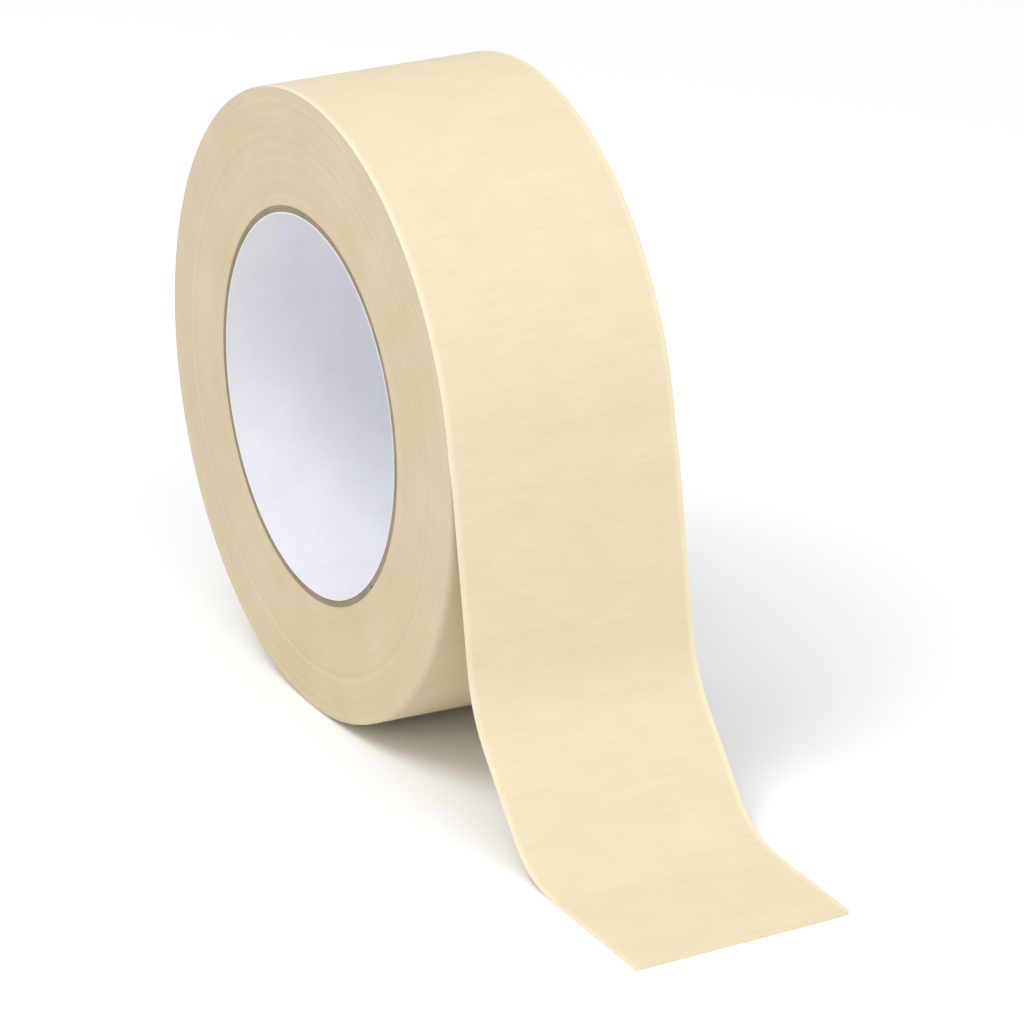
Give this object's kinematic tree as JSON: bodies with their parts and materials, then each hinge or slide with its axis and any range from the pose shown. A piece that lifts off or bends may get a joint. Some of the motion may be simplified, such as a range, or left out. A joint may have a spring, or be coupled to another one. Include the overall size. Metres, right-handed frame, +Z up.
{
  "type": "masking tape roll",
  "caption": "Roll of cream crepe paper masking tape on a white-lined card core, standing on its edge with its loose end run down to the floor.",
  "frame": {"origin": "the point on the floor right below the middle of the roll's axis, where the standing roll touches", "axes": "+Z up, the roll's axis along Y, +X towards the loose end"},
  "size_m": [0.2027, 0.048, 0.126],
  "materials": {
    "wound_tape": "cream crepe paper, matt, many turns seen edge on at the sides",
    "loose_end": "cream crepe paper, matt, with a clear adhesive coat on the inner side",
    "core_liner": "smooth white liner paper",
    "core_board": "grey-brown core board, cut edge"
  },
  "bodies": {
    "roll": {"wound_tape": "wound_tape", "core_liner": "core_liner", "core_inner_ply": "core_board", "core_outer_ply": "core_board"},
    "loose_end_01": {"loose_end_01": "loose_end"},
    "loose_end_02": {"loose_end_02": "loose_end"},
    "loose_end_03": {"loose_end_03": "loose_end"},
    "loose_end_04": {"loose_end_04": "loose_end"},
    "loose_end_05": {"loose_end_05": "loose_end"},
    "loose_end_06": {"loose_end_06": "loose_end"},
    "loose_end_07": {"loose_end_07": "loose_end"}
  },
  "joints": [
    {"name": "loose_end_lift", "type": "hinge", "parent": "roll", "child": "loose_end_01", "pos_m": [0.06231, 0, 0.07455], "axis": [0, -1, 0], "range_deg": [0, 120], "stiffness_Nm_per_rad": 0.0003},
    {"name": "loose_end_curl", "type": "hinge", "parent": "loose_end_01", "child": "loose_end_02", "pos_m": [0.06537, 0, 0.05803], "axis": [0, -1, 0], "range_deg": [-17.8, 6], "stiffness_Nm_per_rad": 0.0003},
    {"name": "loose_end_curl_03", "type": "hinge", "parent": "loose_end_02", "child": "loose_end_03", "pos_m": [0.06843, 0, 0.04151], "axis": [0, -1, 0], "range_deg": [-22.46, 7.57], "stiffness_Nm_per_rad": 0.0003},
    {"name": "loose_end_curl_04", "type": "hinge", "parent": "loose_end_03", "child": "loose_end_04", "pos_m": [0.07149, 0, 0.02499], "axis": [0, -1, 0], "range_deg": [-40.83, 13.77], "stiffness_Nm_per_rad": 0.0003},
    {"name": "loose_end_curl_05", "type": "hinge", "parent": "loose_end_04", "child": "loose_end_05", "pos_m": [0.08353, 0, 0.01253], "axis": [0, -1, 0], "range_deg": [-24.36, 8.22], "stiffness_Nm_per_rad": 0.0003},
    {"name": "loose_end_curl_06", "type": "hinge", "parent": "loose_end_05", "child": "loose_end_06", "pos_m": [0.09556, 0, 0.00007], "axis": [0, -1, 0], "range_deg": [-53.95, 18.19], "stiffness_Nm_per_rad": 0.0003},
    {"name": "loose_end_curl_07", "type": "hinge", "parent": "loose_end_06", "child": "loose_end_07", "pos_m": [0.11756, 0, 0.00007], "axis": [0, -1, 0], "range_deg": [-23.9, 8.06], "stiffness_Nm_per_rad": 0.0003}
  ],
  "couplings": [
    {"joint": "loose_end_curl_03", "follows": "loose_end_curl", "ratio": 1.2369},
    {"joint": "loose_end_curl_04", "follows": "loose_end_curl", "ratio": 2.2488},
    {"joint": "loose_end_curl_05", "follows": "loose_end_curl", "ratio": 1.3417},
    {"joint": "loose_end_curl_06", "follows": "loose_end_curl", "ratio": 2.9714},
    {"joint": "loose_end_curl_07", "follows": "loose_end_curl", "ratio": 1.3161}
  ]
}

.....

• WHAT IS REQUIRED:
Track down every line holding the string "right" and copy it.

• RESULT:
Give this object's kinematic tree as JSON: bodies with their parts and materials, then each hinge or slide with its axis and any range from the pose shown. A piece that lifts off or bends may get a joint. Some of the motion may be simplified, such as a range, or left out. A joint may have a spring, or be coupled to another one. Include the overall size. Metres, right-handed frame, +Z up.
  "frame": {"origin": "the point on the floor right below the middle of the roll's axis, where the standing roll touches", "axes": "+Z up, the roll's axis along Y, +X towards the loose end"},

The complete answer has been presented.